Diyarbakır Tavşantepe köyündeki Narin çocuk cinayetinde sadece bir ölüm olmadığı ortada. Hangi sebeple olursa olsun bir kız çocuğunun öldürülmesi başlı başına bir insanlık dışı bir olaydır ve bir zulümdür. Bu zulüm karşısında eğer insani vicdanınız kararmadıysa soğukkanlılığınızı koruyamazsınız. Türk toplumunun kahir ekseriyeti üzüldü ve tepki gösterdi. Ama basına yansıdığı kadarıyla köyde bir sessizlik ve duygusuzluk gözlemlendi. En azından kameralara yansıyan kısmı bu intibayı verdi. Örneğin annesinin ve diğer aile fertlerinin davranışları insani feryatlarını bile yansıtamadıklarını gösterdi. Bu bağlamda güvenlik güçlerinin bu fertleri göz altına almak zorunda kalması bile son derece üzücü bir çürüme işaretidir. Sonuçta bir ölüm senaryosu oluşacak. Gerçekliğe ne kadar uyacak bilemeyiz ama köydeki manzara ürkütücü olmaya devam edecek. Bilge köyü katliamından sonra Tavşantepe olayı tehlike çanlarının ne kadar güçlü çaldığını göstermektedir.
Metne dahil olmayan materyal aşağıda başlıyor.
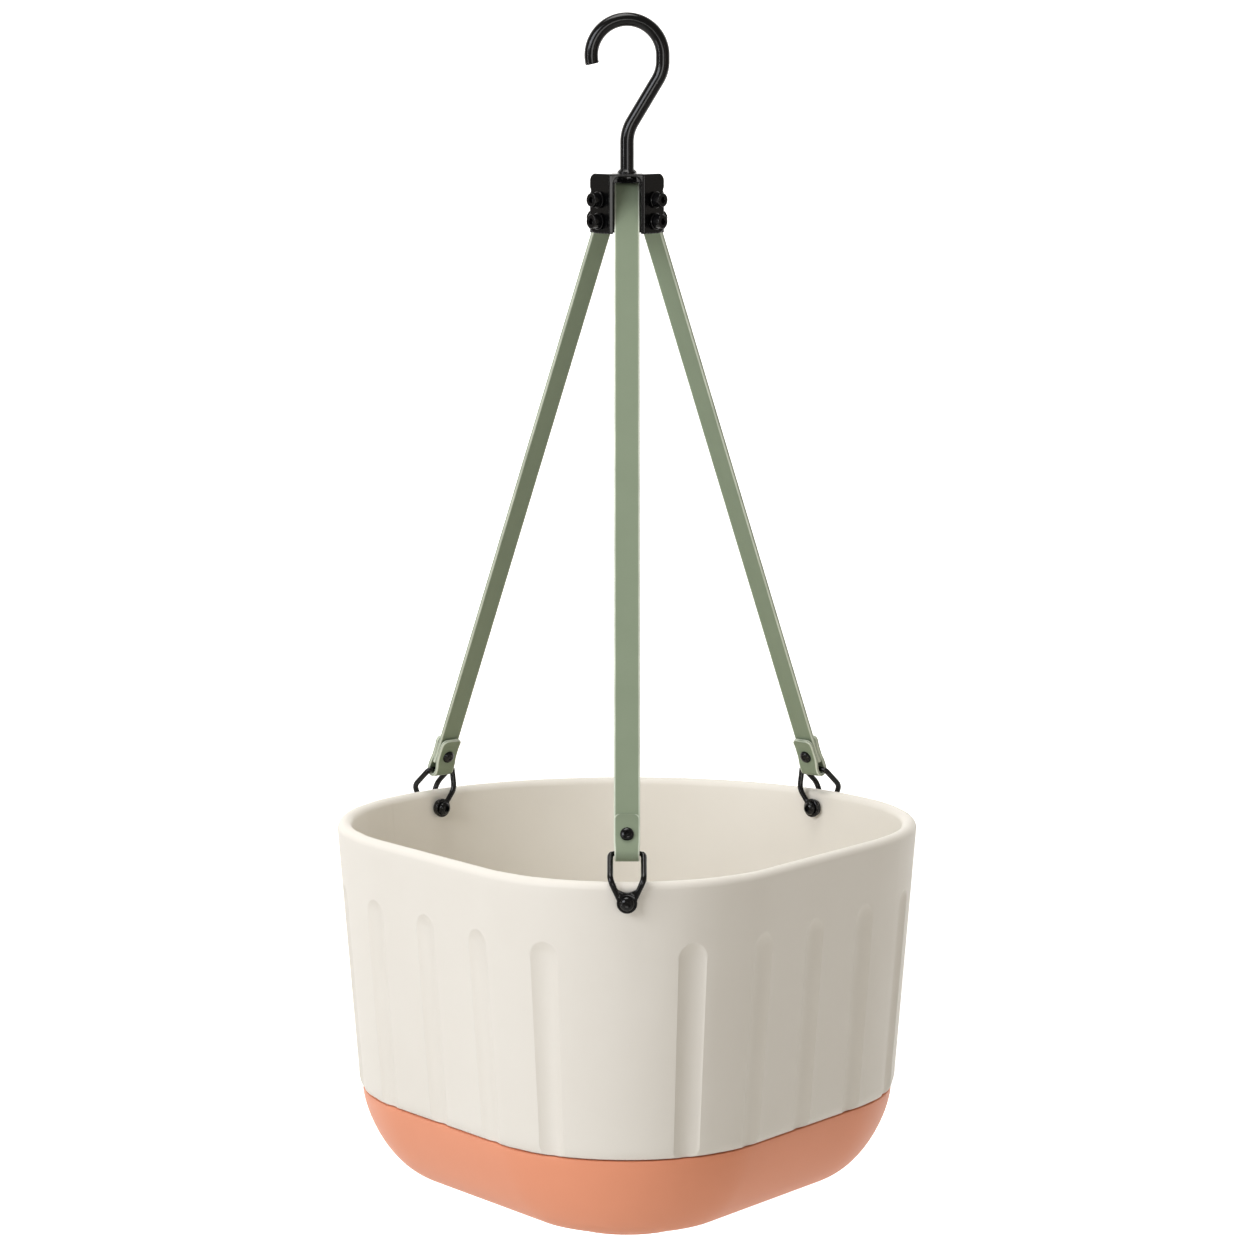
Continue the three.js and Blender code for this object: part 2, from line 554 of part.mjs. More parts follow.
// ---------------------------------------------------------------- planter outline
// The outline's arcs, from the front round the left side to the back; the right side
// mirrors it. An inset outline keeps the arcs' centres and shortens their radii.
const noseCentre = new THREE.Vector2(0, NOSE_Y + NOSE_R);
const flatNormal = new THREE.Vector2(-Math.sin(rad(FLAT_DEG)), -Math.cos(rad(FLAT_DEG)));
const flatAlong = new THREE.Vector2(flatNormal.y, -flatNormal.x);
const sideCentre = noseCentre.clone().addScaledVector(flatNormal, NOSE_R - SIDE_R)
  .addScaledVector(flatAlong, FLAT_L);
const backDeg = THREE.MathUtils.radToDeg(Math.atan2(-sideCentre.x, -sideCentre.y));

// Points and outward normals round the whole outline, at the rim.
function outlinePoints() {
  const half = [];
  const sweep = (centre, r, fromDeg, toDeg, segments) => {
    for (let i = 0; i <= segments; i += 1) {
      const a = rad(fromDeg + (toDeg - fromDeg) * i / segments);
      const normal = new THREE.Vector2(-Math.sin(a), -Math.cos(a));
      half.push({ normal, point: centre.clone().addScaledVector(normal, r) });
    }
  };
  sweep(noseCentre, NOSE_R, 0, FLAT_DEG, 8);
  sweep(sideCentre, SIDE_R, FLAT_DEG, backDeg, 9);
  half.pop();
  sweep(new THREE.Vector2(0, 0), BACK_R, backDeg, 180, 9);
  const mirrored = half.slice(1, -1).reverse().map(({ point, normal }) => ({
    point: new THREE.Vector2(-point.x, point.y),
    normal: new THREE.Vector2(-normal.x, normal.y),
  }));
  return [...half, ...mirrored].reverse();
}

// The outline extruded through stations of [inset, z below the rim], top station last.
const rimOutline = outlinePoints();
function loft(levels) {
  const shape = new THREE.Shape(rimOutline.map(({ point }) => point));
  const steps = levels.length - 1;
  const geometry = new THREE.ExtrudeGeometry(shape, { depth: steps, steps, bevelEnabled: false });
  const position = geometry.attributes.position;
  for (let i = 0; i < position.count; i += 1) {
    const x = position.getX(i);
    const y = position.getY(i);
    const { normal } = rimOutline.find(({ point }) => Math.hypot(point.x - x, point.y - y) < 1e-3);
    const [inset, below] = levels[Math.round(position.getZ(i))];
    position.setXYZ(i, x - normal.x * inset, y - normal.y * inset, RIM_Z - below);
  }
  return solid(geometry);
}

const draftAt = (below) => DRAFT * (below - RIM_R);
const quarter = [0, 22.5, 45, 67.5, 90].map(rad);
const rimOuter = quarter.map((a) => [RIM_R * (1 - Math.cos(a)), RIM_R * (1 - Math.sin(a))]);
const rimInner = quarter.map((a) => [RIM_R * (1 + Math.cos(a)), RIM_R * (1 - Math.sin(a))]);
const edgeStart = SHELL_H - EDGE_H;
const edgeInset = draftAt(edgeStart);
const INNER_LOW = 15.4;               // inset of the inner wall at the floor
const SKIRT_INSET = 16.2;             // inner face of the skirt below the floor
const LEDGE_INSET = 17.6;             // the ledge that the floor plate rests on
const LEDGE_T = 2.2;

// ---------------------------------------------------------------- planter shell
// An open ring: the wall, a ledge for the floor plate, and a skirt for the tray's lip.
const outerBody = loft([
  [edgeInset + 2.6, SHELL_H], [edgeInset + 1.6, SHELL_H - 0.7], [edgeInset + 0.8, SHELL_H - 2.6],
  [edgeInset + 0.25, SHELL_H - 5], [edgeInset, edgeStart], ...rimOuter,
]);
const ledgeTop = FLOOR_DEPTH + FLOOR_T + GAP;
const cavity = loft([
  [INNER_LOW, ledgeTop], [INNER_LOW, FLOOR_DEPTH - 4], ...rimInner, [RIM_R, -1],
]);
const ledgeOpening = loft([[LEDGE_INSET, SHELL_H + 1], [LEDGE_INSET, ledgeTop - 1]]);
const recess = loft([[SKIRT_INSET, SHELL_H + 1], [SKIRT_INSET, ledgeTop + LEDGE_T]]);
const fluteCut = [];
const fluteStarts = { left: [43.5, 46.9], right: [33.8, 45.6] };

// Walks along one side's outline from the front and gives the point and its normal.
function onOutline(distance, side) {
  let left = distance;
  const noseL = NOSE_R * rad(FLAT_DEG);
  const sideL = SIDE_R * rad(backDeg - FLAT_DEG);
  let centre = noseCentre;
  let r = NOSE_R;
  let a = left / NOSE_R;
  let slide = 0;
  if (left > noseL) {
    a = rad(FLAT_DEG);
    slide = Math.min(left - noseL, FLAT_L);
    left -= noseL + FLAT_L;
    if (left > 0) {
      centre = left > sideL ? new THREE.Vector2(0, 0) : sideCentre;
      r = left > sideL ? BACK_R : SIDE_R;
      a = left > sideL ? rad(backDeg) + (left - sideL) / BACK_R : rad(FLAT_DEG) + left / SIDE_R;
      slide = 0;
    }
  }
  const normal = new THREE.Vector2(-Math.sin(a), -Math.cos(a));
  const point = centre.clone().addScaledVector(normal, r).addScaledVector(flatAlong, slide);
  return side === 'left' ? { point, normal } : {
    point: new THREE.Vector2(-point.x, point.y), normal: new THREE.Vector2(-normal.x, normal.y),
  };
}

// A flute is cut with a round-ended cutter whose face leans with the wall's draft.
function fluteSolid() {
  const w = FLUTE_W / 2;
  const length = SHELL_H - FLUTE_TOP + 4;
  const shape = new THREE.Shape();
  shape.moveTo(-w, -length);
  shape.lineTo(w, -length);
  shape.lineTo(w, -w);
  shape.absarc(0, -w, w, 0, Math.PI);
  return solid(extrude(shape, 12, 6), turn(Math.PI / 2, 0, 0));
}

for (const side of ['left', 'right']) {
  const [start, pitch] = fluteStarts[side];
  for (let i = 0; i < FLUTES_PER_SIDE; i += 1) {
    const { point, normal } = onOutline(start + i * pitch, side);
    const top = point.clone().addScaledVector(normal, -draftAt(FLUTE_TOP) - FLUTE_DEPTH);
    const heading = Math.atan2(normal.x, -normal.y);
    fluteCut.push(fluteSolid().transform(columns(move(top.x, top.y, RIM_Z - FLUTE_TOP)
      .multiply(turn(0, 0, heading)).multiply(turn(Math.atan(DRAFT), 0, 0)))));
  }
}

const boltHoles = stations.map((station) => rod(SLEEVE_BORE_R, -14, 6).transform(
  columns(station.spin.clone().multiply(move(0, -station.wall, boltZ)))));
const shell = outerBody.subtract(cavity).subtract(ledgeOpening).subtract(recess)
  .subtract(joinAll([...fluteCut, ...boltHoles]));
add(group, 'planter_shell', shell, ivoryPlastic);

// ---------------------------------------------------------------- floor plate
// A flat plate with a ring of drain holes, dropped on to the shell's ledge.
const DRAINS = 8;
const DRAIN_R = 4;
const DRAIN_RING_R = 70;
const DRAIN_RING_Y = -5;
const plateInset = INNER_LOW + GAP + 0.1;
const drains = Array.from({ length: DRAINS }, (_, i) => {
  const a = 2 * Math.PI * i / DRAINS;
  return solid(new THREE.CylinderGeometry(DRAIN_R, DRAIN_R, 12, 12),
    move(DRAIN_RING_R * Math.cos(a), DRAIN_RING_Y + DRAIN_RING_R * Math.sin(a), RIM_Z - FLOOR_DEPTH)
      .multiply(upright));
});
const floorPlate = loft([[plateInset, FLOOR_DEPTH + FLOOR_T], [plateInset, FLOOR_DEPTH]]);
add(group, 'floor_plate', floorPlate.subtract(joinAll(drains)), ivoryPlastic);

// ---------------------------------------------------------------- drip tray
// An open bowl with a lip that pushes up inside the shell's skirt.
const trayTop = SHELL_H + GAP;
const trayInset = edgeInset + 2;
const TRAY_T = 3.4;
const BOWL_W = 29;                    // how far the bowl's side rounds in
const FOOT_RISE = 5;                  // slope of the bowl's bottom
const FOOT_IN = 15;
const bowlH = BASE_DEPTH - FOOT_RISE - trayTop;
const bowlAngles = [90, 70, 52, 35, 18, 0].map(rad);
const bowl = (grow) => bowlAngles.map((a) => [
  trayInset + grow + (BOWL_W - grow) * (1 - Math.cos(a) ** 1.3),
  trayTop + (bowlH - grow) * Math.sin(a) ** 1.3]);
const trayOuter = loft([[trayInset + BOWL_W + FOOT_IN, BASE_DEPTH], ...bowl(0)]);
const LIP_OUT = SKIRT_INSET + 0.45;
const LIP_T = 2.4;
const LIP_H = 8;
const lip = loft([[LIP_OUT, trayTop + 2], [LIP_OUT, trayTop - LIP_H]]);
const bowlRoom = loft([...bowl(TRAY_T), [trayInset + TRAY_T, trayTop - LIP_H - 1]]);
const lipRoom = loft([[LIP_OUT + LIP_T, BASE_DEPTH + 1], [LIP_OUT + LIP_T, trayTop - LIP_H - 2]]);
const tray = trayOuter.add(lip).subtract(bowlRoom.intersect(lipRoom));
add(group, 'drip_tray', tray, coralPlastic);

export default group;
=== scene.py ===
"""A hanging basket: fluted planter, drip tray, three straps on shackles, clamp bracket and hook.

Everything is in metres in the frame's own axes: +Z up, the basket's nose towards -Y, and the
origin at the hang point, on the swivel axis.
"""

import math

import bmesh
import bpy
import numpy as np
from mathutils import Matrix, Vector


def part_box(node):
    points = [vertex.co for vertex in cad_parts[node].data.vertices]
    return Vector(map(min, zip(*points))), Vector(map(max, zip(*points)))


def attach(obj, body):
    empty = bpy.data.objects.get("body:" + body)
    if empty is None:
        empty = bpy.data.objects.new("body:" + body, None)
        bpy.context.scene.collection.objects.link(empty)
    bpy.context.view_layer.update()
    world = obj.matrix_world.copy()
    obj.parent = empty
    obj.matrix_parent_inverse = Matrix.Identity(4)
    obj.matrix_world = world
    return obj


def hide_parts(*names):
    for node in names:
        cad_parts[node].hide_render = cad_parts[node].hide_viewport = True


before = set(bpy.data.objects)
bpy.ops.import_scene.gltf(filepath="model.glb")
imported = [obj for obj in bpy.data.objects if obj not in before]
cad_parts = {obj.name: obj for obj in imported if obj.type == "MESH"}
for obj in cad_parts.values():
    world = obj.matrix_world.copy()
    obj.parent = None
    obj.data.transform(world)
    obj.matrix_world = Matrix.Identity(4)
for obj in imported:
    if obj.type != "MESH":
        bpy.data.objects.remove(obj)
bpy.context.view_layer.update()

# --- Camera, studio and light -------------------------------------------------------------
# A long lens looks slightly down at the basket, and the sweep behind it is plain white paper.
CAMERA_PLACE = (0.0, -2.3538, 0.0031)
CAMERA_DOWN = 0.13
CAMERA_LENS = 133.3

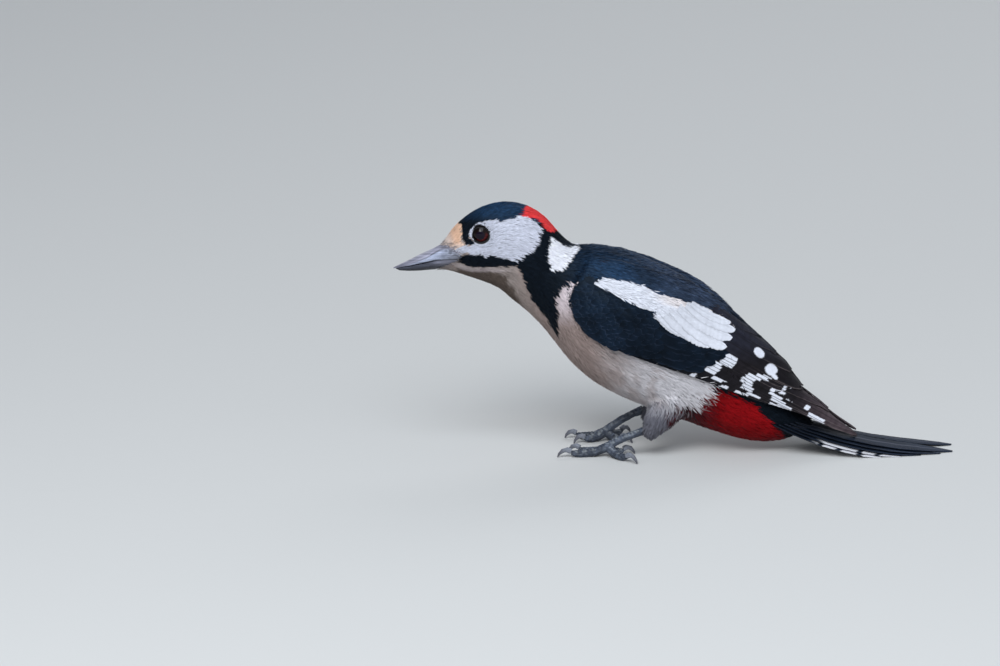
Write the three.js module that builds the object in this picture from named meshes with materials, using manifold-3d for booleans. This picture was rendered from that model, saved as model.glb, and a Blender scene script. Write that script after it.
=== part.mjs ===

Mustafa Kemal Atatürk’ün Osmanlı yönetiminden devraldığı modernleşme sürecini, toplumun bütün kesimlerine yaygınlaştırmak zorunluluğumuz var. Devlet kurumlarında modernleşmenin pek çok unsurunun hayata geçtiği bu tür olaylarda görülmektedir. Modern devletlerin yaptıklarını bizim devlet kuruluşlarımız başarıyla uygulamaktadır. Narin’in aranması, delillerin toplanması ve zanlıların sorgulanması sürecinde yargı ve güvenlik güçleri taktire şayan bir hassasiyet gösterdikleri gözlendi. Ama eski geleneksel alışkanlıklarla ve kirli siyasi-çıkar ilişkileriyle gölgeleme teşebbüsleri görüldü. Devletin artık bütün fertlerineeşit bireyler olduklarını, değerli ve özgür olduklarını hissettirmesi gerekir. Hatta hissettirmekten öte teminatını vermesi gerekir. Bu çağda bireylerin iradelerini teslim alan kapalı cemaat yapıları büyük tehlike oluşturmaktadır.Bunu önlemenin yolları aranmalıdır.
Yorum
Narin
Sevgili Fahri hocam bir sosyolog ve bir Türk yurttaşı olarak çok güzel analiz yapmışsınız. Türkiye bu çürüme ve bozulmaya ne kadar dayanır bilmiyorum. Ayrıca Türkiye'deki yabancı sorunu da sürekli artmakta. Her gün yeni bir çete yakalanıyor. Dünyanın mafyası ülkemizde üs yapmış. Türkün kendine dönüp bunları sorgulaması gerekir.